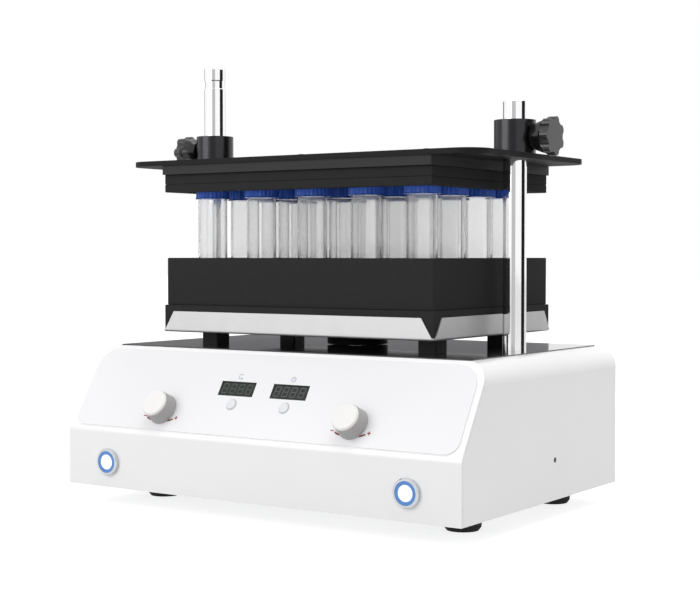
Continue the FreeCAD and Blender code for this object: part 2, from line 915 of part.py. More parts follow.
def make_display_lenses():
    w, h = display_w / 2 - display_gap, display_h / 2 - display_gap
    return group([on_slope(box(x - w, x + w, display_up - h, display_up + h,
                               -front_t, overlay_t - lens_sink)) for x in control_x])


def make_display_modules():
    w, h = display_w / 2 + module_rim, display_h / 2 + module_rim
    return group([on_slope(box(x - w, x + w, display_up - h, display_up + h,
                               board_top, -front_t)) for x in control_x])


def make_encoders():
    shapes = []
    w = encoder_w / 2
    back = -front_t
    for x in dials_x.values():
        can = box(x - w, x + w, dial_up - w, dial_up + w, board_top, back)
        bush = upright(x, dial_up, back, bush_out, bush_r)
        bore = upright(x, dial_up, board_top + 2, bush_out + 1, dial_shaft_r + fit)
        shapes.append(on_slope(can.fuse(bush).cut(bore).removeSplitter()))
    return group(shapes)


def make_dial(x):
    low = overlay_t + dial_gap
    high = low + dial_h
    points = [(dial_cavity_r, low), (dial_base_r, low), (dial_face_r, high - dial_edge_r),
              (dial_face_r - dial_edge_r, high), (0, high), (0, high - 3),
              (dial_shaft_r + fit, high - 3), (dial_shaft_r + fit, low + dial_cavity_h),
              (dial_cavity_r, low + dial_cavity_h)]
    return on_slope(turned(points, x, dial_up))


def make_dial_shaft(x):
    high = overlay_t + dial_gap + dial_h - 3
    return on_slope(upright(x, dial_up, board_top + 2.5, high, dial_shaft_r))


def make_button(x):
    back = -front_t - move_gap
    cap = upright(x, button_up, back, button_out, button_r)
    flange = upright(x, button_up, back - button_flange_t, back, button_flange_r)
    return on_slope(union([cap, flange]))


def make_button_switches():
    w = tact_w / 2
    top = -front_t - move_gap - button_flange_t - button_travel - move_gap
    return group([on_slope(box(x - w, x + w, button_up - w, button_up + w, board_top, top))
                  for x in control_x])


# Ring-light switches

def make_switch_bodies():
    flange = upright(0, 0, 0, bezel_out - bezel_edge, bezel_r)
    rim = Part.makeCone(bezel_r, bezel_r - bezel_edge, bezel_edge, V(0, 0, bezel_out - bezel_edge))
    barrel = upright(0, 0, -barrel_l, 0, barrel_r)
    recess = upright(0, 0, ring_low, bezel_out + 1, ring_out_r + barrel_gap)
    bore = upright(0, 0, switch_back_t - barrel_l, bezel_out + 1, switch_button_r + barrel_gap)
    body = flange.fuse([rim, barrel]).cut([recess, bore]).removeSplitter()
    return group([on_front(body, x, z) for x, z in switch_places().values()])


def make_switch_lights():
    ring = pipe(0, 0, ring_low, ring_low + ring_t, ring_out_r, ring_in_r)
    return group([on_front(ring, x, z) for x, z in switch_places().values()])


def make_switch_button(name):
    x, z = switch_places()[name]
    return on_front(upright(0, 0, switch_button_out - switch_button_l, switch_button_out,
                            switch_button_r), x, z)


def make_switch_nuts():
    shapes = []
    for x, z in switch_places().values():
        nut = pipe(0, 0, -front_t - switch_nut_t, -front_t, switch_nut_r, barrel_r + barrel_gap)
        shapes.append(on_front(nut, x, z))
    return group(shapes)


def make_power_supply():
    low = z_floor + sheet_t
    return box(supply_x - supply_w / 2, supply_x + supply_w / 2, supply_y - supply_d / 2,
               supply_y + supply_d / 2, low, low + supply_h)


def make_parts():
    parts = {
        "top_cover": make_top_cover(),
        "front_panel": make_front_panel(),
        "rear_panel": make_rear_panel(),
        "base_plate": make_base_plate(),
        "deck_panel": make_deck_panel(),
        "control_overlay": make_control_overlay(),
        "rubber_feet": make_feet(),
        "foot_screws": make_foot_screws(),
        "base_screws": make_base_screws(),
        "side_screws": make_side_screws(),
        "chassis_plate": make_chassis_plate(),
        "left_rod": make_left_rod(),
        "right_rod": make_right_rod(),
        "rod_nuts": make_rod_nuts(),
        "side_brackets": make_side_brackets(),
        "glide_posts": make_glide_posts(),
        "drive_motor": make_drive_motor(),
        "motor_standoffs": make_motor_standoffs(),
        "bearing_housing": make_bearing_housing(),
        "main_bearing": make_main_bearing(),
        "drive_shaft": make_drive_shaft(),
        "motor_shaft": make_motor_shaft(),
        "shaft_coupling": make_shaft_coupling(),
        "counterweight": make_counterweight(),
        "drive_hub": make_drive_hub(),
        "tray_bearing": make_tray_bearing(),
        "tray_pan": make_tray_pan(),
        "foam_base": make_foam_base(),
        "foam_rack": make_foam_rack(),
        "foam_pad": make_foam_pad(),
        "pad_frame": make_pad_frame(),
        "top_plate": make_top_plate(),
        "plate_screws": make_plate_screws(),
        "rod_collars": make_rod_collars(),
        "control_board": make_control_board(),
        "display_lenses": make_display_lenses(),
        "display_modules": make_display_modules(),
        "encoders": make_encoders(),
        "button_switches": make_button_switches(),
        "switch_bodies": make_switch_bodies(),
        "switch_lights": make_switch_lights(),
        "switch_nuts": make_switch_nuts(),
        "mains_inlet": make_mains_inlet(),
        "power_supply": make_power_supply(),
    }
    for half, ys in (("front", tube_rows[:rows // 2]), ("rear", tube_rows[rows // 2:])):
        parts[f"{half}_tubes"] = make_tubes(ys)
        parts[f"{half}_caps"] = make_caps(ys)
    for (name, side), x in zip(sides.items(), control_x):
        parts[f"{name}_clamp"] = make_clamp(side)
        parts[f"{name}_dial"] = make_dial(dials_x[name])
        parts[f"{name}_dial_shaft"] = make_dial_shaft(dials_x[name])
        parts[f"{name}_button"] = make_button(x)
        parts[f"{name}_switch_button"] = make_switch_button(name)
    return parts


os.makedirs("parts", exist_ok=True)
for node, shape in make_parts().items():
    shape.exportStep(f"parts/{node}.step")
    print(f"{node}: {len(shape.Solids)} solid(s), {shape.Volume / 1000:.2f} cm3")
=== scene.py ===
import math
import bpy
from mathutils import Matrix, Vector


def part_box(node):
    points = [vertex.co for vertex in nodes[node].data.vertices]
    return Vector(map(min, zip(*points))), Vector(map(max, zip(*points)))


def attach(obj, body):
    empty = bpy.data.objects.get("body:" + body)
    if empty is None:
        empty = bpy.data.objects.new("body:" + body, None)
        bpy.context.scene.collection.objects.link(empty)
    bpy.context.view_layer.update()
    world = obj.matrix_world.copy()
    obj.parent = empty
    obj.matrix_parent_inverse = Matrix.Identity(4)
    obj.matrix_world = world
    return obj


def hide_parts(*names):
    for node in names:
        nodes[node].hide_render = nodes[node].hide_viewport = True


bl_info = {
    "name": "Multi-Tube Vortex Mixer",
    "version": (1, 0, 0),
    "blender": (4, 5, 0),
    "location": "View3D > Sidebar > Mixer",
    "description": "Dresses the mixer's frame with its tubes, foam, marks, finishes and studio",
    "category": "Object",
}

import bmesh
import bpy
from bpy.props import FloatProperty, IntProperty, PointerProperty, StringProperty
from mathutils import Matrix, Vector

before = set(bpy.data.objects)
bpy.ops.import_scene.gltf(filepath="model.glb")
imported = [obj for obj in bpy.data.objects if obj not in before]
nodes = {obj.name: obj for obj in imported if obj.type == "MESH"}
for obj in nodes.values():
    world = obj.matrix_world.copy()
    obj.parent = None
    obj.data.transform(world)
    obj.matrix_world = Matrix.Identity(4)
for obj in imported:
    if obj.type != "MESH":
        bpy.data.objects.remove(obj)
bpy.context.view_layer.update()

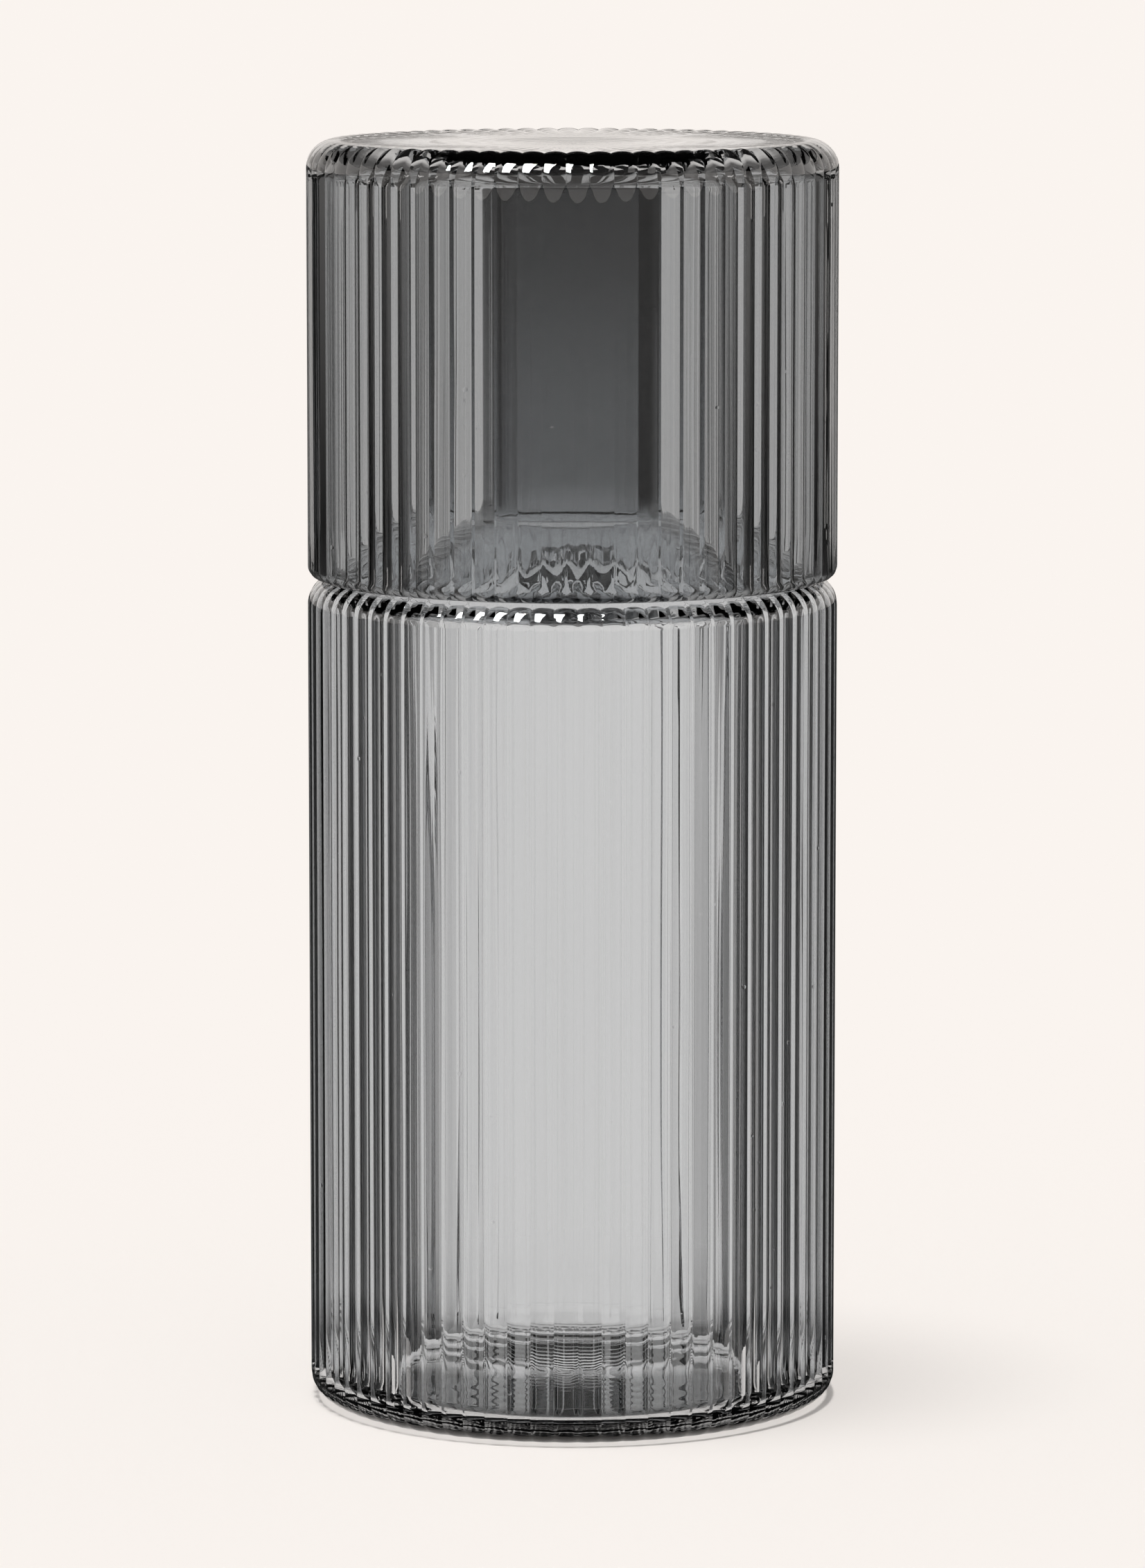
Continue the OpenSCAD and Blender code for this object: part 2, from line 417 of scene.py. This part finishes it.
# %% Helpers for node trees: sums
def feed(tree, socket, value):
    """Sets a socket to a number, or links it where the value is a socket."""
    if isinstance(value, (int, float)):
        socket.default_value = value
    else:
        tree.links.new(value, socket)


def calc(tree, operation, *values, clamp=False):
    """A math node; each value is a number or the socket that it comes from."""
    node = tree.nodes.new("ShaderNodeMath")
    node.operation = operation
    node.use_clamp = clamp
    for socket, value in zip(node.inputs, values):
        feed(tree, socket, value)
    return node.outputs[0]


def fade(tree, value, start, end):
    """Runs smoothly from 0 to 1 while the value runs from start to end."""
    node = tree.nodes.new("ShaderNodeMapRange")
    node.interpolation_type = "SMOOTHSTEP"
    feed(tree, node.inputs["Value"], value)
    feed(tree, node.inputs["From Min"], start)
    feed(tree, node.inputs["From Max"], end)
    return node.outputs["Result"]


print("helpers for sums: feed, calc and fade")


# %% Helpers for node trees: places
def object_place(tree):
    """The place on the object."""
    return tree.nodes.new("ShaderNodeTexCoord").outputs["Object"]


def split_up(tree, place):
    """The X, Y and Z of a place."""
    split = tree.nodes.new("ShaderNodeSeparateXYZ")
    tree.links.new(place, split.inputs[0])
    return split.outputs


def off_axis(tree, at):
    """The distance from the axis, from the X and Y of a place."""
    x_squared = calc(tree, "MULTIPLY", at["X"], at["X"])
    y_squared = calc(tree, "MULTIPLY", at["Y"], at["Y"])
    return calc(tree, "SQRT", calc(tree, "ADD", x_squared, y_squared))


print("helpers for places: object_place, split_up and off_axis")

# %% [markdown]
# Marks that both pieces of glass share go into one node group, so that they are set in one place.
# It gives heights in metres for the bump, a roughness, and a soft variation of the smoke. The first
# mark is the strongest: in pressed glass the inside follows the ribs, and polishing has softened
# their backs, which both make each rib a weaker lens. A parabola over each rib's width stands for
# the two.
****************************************
• **DIRECTIONS FOR THIS TASK**
Every line containing the string "finishes" must be listed.

• **RESPONSE TO THIS EXERCISE**
    "description": "Dresses the mixer's frame with its tubes, foam, marks, finishes and studio",
Continue the OpenSCAD and Blender code for this object: part 2, from line 417 of scene.py. This part finishes it.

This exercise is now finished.